Just over a decade ago Bonn was a city in which one could stroll into a pub or café and run into one of the country's most well-known politicians. Nowadays visitors are more likely to run into a public servant or an office communications or logistics worker. Twelve thousand of the city's employees work for Deutsche Telekom. A further 8,000 work for Deutsche Post and its affiliate DHL, both housed in a spanking new skyscraper, the Post Tower.

The city's other tower landmark, nicknamed "Tall Eugen", used to house Germany's MPs. It is now home to some 750 United Nations officials who work in 19 of the organisation's agencies based in Germany, including the UN's climate change unit.

The bureaucratic mix is completed by six government ministries, including the defence ministry, which have remained in Bonn, employing a total of 17,000 civil servants.

A total of 80 new business and research organisations have since settled in the city. They include the Centre for Advanced European Studies and Research (Caesar), which specialises in nanotechnology, a new international conference centre, the headquarters of Deutsche Welle, Germany's equivalent of the BBC World Service, and a host of Third World and scientific development agencies.

The upshot is a town in which 75.5 per cent of the working population are middle-ranking officials who spend most of their lives behind computer screens working in administration or a service-sector industry. In terms of inhabitants at least, Le Carré's small town has expanded rather than contracted. For despite the shift of Germany's seat of government to Berlin, Bonn's population has increased by some 15,000 since 1989.

The city's new breed of comparatively well-heeled office workers live in neatly restored turn of the 19th century middle-class houses in the town's so-called "south-city" where property prices have been rising.

Marc Wharton is one of the new Bonn inhabitants. A UN employee, he moved to the city with his Bolivian wife, Loupe, in 1996. The couple lived in Geneva beforehand. "Bonn is a nice, quiet place to live. It's close to France and Holland, and if you've got kids it's an ideal place because it's green and easy to get around," he said. "But we don't have that many German friends," he added.

The city's desk job boom is almost entirely the result of political horse-trading between Berlin and Bonn lobbies that took place nearly two decades ago. On 18 June 1991 the German parliament voted by a majority of 18 in favour of shifting the reunited country's government to Berlin. The decision was preceded by a heated nationwide debate about the dangers of returning government to what had been Adolf Hitler's capital and seat of government.

The shift to Berlin was bought with a multimillion-euro compensation deal for Bonn designed to ensure that the former West German capital was not doomed to economic disaster by the departure of government. "If there had been no compensation deal, then the government simply would not have moved," said Dr Hörig of the city government.

Under the €1.43bn so-called Berlin-Bonn law, €256m of central government funding has gone into improving Bonn's infrastructure and €153m into developing the city as a centre for businesses of the future.
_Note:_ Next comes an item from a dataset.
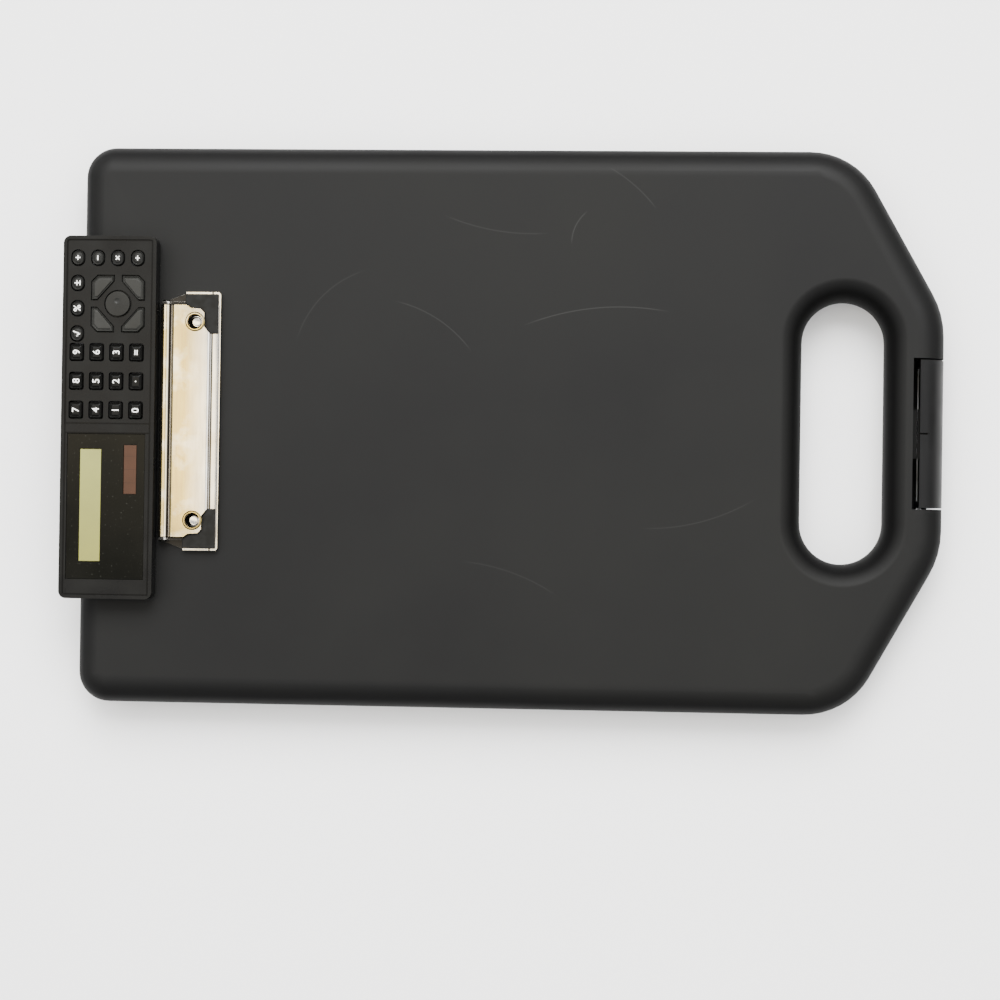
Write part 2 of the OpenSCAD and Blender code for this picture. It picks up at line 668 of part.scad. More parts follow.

The energy giant Solar has its headquarters in the city as a result.

The German taxpayer also continues to subsidise a seemingly endless movement of civil servant commuters, who spend their time flitting between Bonn and Berlin on trains and planes, because their ministry or government agency job has been shifted away from their home.

Susanne Lampe, 45, is an employee at the German Development Service, a Third World aid agency which shifted its headquarters from Berlin to Bonn under the compensation agreement. Nowadays she commutes between the two cities, spending three days a week on the Rhine. "Frankly, it is very disruptive. Family life is affected and it feels like a complete waste of time," she said.

Official statistics recently put the number of passenger flights used by such commuters each year for this purpose at 66,000. However arguments in favour of shifting all ministries to Berlin to eliminate such travel costs are repeatedly countered by statistics which show that the cost would be far higher to the taxpayer in relocation fees if such a move were given the go-ahead.

Yet Bonn's new office worker culture has had little effect on the old small-town bourgeois environment that goes back to the turn of the 19th century, when it was the fourth wealthiest town in Prussia. Its cafés are still populated by elderly cake-devouring matrons who delight in ordering waiters around. Its pubs still offer a curiously unique Bonn beer to drinkers called Bönnsch.

"Even when the government was here, the Bonners used to refer to it as the spaceship," said Jörg Laubenberger. "The city's new status as a civil servant metropolis hasn't changed things much, Bonn is still a city of parallel worlds."